--- START RECORDS PROVIDED ---

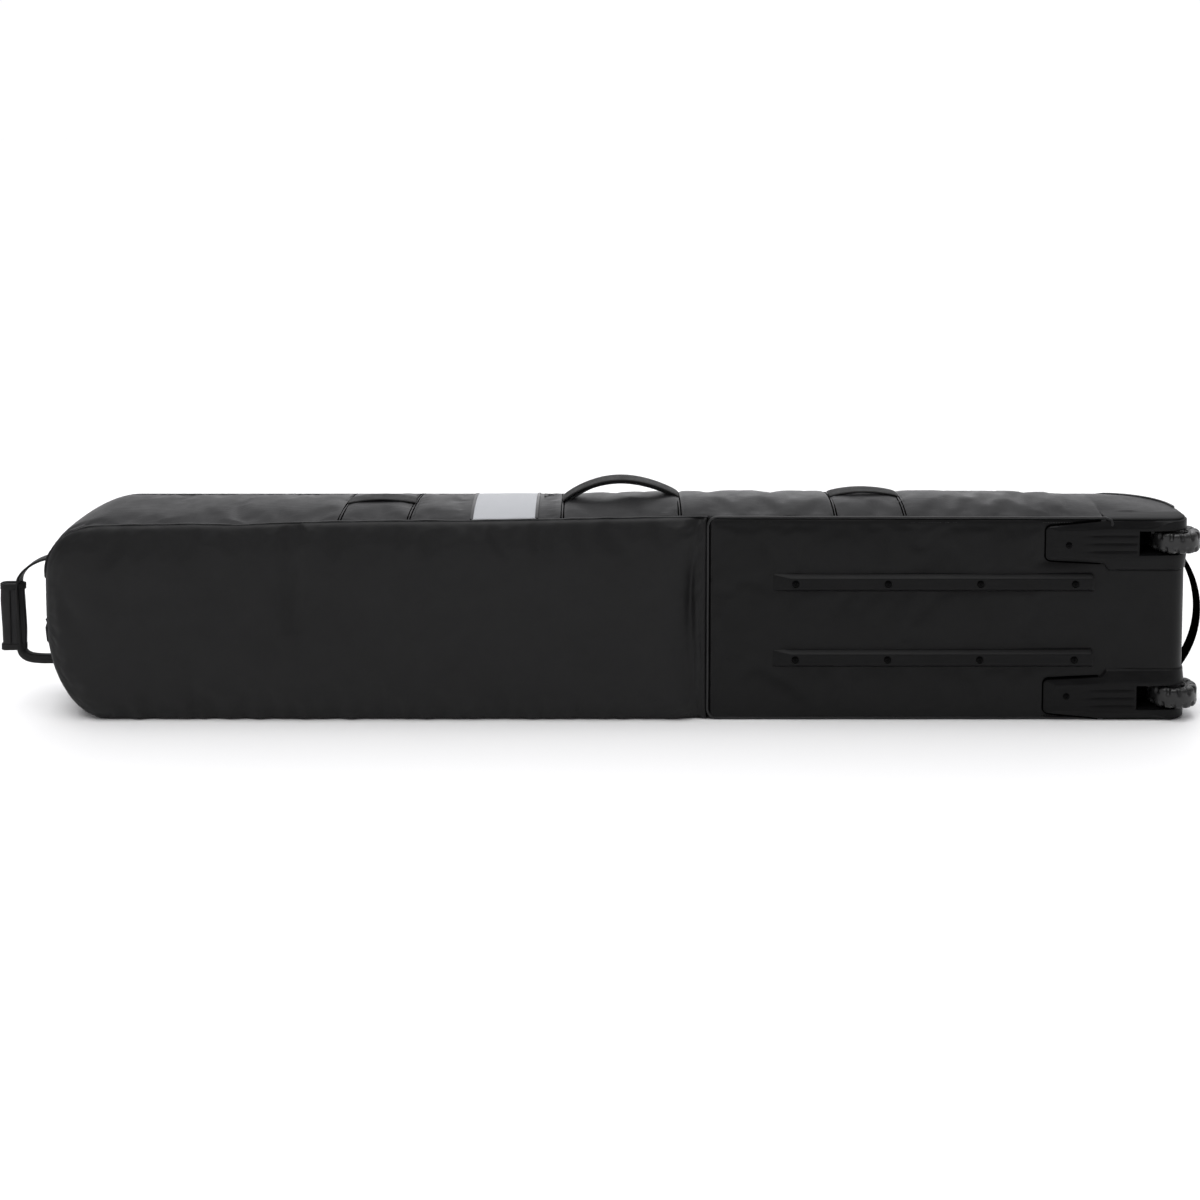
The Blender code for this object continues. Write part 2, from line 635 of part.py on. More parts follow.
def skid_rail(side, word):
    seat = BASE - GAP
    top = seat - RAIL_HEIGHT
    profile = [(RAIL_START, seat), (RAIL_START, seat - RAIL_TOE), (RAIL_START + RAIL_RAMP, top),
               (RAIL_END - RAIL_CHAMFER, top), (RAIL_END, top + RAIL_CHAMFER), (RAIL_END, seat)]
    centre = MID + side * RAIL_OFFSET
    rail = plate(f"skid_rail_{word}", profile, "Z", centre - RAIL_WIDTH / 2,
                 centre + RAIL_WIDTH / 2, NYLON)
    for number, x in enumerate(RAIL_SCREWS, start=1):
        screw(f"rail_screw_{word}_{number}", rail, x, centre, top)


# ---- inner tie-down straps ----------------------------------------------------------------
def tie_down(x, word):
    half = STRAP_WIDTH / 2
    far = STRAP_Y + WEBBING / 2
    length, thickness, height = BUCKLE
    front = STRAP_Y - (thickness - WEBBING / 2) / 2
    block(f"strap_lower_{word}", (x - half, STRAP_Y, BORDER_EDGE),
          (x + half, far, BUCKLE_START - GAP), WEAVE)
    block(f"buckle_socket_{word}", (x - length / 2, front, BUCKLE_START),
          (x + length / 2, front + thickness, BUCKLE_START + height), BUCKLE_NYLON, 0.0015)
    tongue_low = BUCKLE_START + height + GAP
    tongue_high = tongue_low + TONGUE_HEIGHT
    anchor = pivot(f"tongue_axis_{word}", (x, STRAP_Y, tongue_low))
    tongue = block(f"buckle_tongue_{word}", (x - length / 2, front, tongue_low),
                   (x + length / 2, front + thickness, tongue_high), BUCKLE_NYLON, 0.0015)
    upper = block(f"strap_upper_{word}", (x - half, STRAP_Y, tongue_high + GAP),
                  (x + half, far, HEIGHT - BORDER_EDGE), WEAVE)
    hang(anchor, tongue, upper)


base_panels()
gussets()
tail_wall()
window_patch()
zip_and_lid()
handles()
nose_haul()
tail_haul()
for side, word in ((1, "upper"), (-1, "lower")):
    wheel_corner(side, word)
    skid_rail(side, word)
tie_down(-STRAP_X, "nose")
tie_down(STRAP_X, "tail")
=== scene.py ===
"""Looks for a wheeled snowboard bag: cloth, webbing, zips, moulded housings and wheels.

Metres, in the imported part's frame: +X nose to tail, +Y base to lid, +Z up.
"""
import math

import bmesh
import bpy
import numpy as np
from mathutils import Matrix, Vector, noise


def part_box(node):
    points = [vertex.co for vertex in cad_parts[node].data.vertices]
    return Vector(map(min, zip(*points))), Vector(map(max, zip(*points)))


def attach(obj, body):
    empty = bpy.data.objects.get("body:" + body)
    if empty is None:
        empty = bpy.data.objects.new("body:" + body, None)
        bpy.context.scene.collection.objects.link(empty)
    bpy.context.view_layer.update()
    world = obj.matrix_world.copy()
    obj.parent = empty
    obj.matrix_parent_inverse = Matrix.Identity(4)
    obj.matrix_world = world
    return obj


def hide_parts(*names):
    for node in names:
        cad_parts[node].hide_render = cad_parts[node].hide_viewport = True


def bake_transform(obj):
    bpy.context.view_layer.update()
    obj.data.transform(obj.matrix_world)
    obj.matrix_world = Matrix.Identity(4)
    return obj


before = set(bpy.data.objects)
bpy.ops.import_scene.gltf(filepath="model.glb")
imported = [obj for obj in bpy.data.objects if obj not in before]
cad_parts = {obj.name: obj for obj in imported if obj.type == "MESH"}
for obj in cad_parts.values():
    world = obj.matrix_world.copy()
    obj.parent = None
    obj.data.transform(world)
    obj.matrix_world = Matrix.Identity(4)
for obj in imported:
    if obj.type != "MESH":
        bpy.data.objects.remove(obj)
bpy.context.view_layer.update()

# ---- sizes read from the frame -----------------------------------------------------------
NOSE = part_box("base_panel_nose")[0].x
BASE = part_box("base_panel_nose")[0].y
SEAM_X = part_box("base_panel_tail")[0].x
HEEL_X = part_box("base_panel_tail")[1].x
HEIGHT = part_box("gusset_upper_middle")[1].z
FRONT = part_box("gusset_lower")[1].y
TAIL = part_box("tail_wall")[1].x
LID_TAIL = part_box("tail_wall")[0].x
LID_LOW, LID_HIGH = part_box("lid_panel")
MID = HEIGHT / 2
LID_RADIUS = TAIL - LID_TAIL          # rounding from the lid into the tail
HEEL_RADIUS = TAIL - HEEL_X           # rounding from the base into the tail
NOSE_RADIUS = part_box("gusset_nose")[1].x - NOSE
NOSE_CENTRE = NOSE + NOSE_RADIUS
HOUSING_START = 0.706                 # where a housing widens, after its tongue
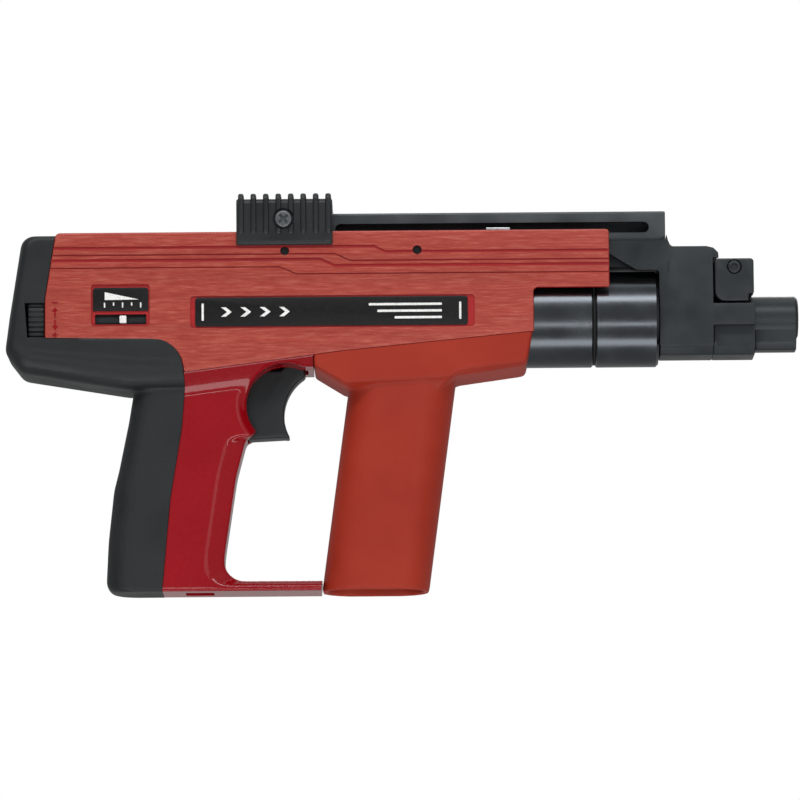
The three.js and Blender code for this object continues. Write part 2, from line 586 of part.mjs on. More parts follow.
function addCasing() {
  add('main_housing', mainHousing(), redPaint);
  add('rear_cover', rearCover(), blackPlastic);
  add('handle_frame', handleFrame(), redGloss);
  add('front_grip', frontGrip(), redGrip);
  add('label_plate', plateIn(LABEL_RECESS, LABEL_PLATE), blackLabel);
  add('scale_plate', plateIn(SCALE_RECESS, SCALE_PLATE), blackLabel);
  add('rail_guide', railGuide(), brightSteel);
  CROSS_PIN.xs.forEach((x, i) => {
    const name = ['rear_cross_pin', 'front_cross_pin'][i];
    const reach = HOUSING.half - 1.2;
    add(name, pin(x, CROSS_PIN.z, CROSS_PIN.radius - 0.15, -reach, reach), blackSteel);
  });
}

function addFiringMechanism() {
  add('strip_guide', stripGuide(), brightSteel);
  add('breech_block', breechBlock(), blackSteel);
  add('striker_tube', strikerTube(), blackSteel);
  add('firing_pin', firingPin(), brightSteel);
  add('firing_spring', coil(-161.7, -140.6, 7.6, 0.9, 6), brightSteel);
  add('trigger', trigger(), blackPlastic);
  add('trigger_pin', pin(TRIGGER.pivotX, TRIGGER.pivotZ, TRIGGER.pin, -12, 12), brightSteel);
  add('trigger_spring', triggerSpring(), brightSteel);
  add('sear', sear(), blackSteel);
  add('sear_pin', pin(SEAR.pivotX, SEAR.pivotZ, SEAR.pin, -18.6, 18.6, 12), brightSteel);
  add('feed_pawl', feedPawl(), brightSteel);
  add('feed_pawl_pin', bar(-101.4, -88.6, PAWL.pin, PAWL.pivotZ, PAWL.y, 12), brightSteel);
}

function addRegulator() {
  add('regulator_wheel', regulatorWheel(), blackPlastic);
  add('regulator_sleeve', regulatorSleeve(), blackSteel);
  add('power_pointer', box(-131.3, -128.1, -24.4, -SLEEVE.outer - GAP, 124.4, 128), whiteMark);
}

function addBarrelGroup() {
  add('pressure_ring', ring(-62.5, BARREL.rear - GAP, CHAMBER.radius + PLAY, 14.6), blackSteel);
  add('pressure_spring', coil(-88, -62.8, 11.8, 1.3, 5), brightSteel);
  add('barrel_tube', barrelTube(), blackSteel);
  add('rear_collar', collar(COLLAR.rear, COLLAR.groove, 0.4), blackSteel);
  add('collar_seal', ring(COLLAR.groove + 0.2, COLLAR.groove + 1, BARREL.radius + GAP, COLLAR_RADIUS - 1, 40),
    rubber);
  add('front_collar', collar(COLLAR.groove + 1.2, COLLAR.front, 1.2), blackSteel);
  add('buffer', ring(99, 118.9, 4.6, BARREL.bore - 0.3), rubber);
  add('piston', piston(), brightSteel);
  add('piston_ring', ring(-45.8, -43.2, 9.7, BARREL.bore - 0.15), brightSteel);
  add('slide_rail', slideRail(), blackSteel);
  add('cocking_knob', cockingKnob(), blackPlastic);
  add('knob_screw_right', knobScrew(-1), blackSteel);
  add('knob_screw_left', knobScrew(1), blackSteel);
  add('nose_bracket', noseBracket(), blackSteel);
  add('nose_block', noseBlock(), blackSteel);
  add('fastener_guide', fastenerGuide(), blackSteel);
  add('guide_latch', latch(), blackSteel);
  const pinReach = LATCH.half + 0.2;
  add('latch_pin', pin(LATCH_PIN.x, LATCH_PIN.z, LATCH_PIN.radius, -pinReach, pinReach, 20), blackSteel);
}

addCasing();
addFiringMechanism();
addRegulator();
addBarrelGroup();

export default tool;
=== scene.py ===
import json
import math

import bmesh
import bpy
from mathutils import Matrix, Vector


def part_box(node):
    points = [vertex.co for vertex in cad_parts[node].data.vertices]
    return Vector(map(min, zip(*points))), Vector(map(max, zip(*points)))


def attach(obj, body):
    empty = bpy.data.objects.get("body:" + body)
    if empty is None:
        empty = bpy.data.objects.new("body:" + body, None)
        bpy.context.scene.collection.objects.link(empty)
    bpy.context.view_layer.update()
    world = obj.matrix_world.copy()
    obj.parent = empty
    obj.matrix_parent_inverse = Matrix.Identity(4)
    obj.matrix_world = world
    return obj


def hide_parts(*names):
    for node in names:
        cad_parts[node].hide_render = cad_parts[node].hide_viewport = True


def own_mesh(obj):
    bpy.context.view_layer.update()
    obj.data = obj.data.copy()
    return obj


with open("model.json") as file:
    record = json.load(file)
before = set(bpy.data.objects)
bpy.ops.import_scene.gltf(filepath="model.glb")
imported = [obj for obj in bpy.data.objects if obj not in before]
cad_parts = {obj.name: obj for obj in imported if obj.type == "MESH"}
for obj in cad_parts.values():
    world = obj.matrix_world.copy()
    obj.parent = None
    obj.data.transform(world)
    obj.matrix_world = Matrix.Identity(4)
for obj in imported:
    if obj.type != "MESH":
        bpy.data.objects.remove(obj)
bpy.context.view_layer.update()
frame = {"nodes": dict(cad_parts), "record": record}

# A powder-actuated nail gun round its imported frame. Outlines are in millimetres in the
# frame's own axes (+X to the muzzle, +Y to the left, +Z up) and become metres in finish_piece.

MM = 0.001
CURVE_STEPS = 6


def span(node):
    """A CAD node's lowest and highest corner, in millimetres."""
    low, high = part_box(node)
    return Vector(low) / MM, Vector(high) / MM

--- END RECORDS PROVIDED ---

WHAT IS REQUIRED: Only the lines from the one containing "pinReach, 20), blackSteel);" to the one containing "record = json.load(file)" are to be printed, both ends included, exactly as written.

SOLUTION:
  add('latch_pin', pin(LATCH_PIN.x, LATCH_PIN.z, LATCH_PIN.radius, -pinReach, pinReach, 20), blackSteel);
}

addCasing();
addFiringMechanism();
addRegulator();
addBarrelGroup();

export default tool;
=== scene.py ===
import json
import math

import bmesh
import bpy
from mathutils import Matrix, Vector


def part_box(node):
    points = [vertex.co for vertex in cad_parts[node].data.vertices]
    return Vector(map(min, zip(*points))), Vector(map(max, zip(*points)))


def attach(obj, body):
    empty = bpy.data.objects.get("body:" + body)
    if empty is None:
        empty = bpy.data.objects.new("body:" + body, None)
        bpy.context.scene.collection.objects.link(empty)
    bpy.context.view_layer.update()
    world = obj.matrix_world.copy()
    obj.parent = empty
    obj.matrix_parent_inverse = Matrix.Identity(4)
    obj.matrix_world = world
    return obj


def hide_parts(*names):
    for node in names:
        cad_parts[node].hide_render = cad_parts[node].hide_viewport = True


def own_mesh(obj):
    bpy.context.view_layer.update()
    obj.data = obj.data.copy()
    return obj


with open("model.json") as file:
    record = json.load(file)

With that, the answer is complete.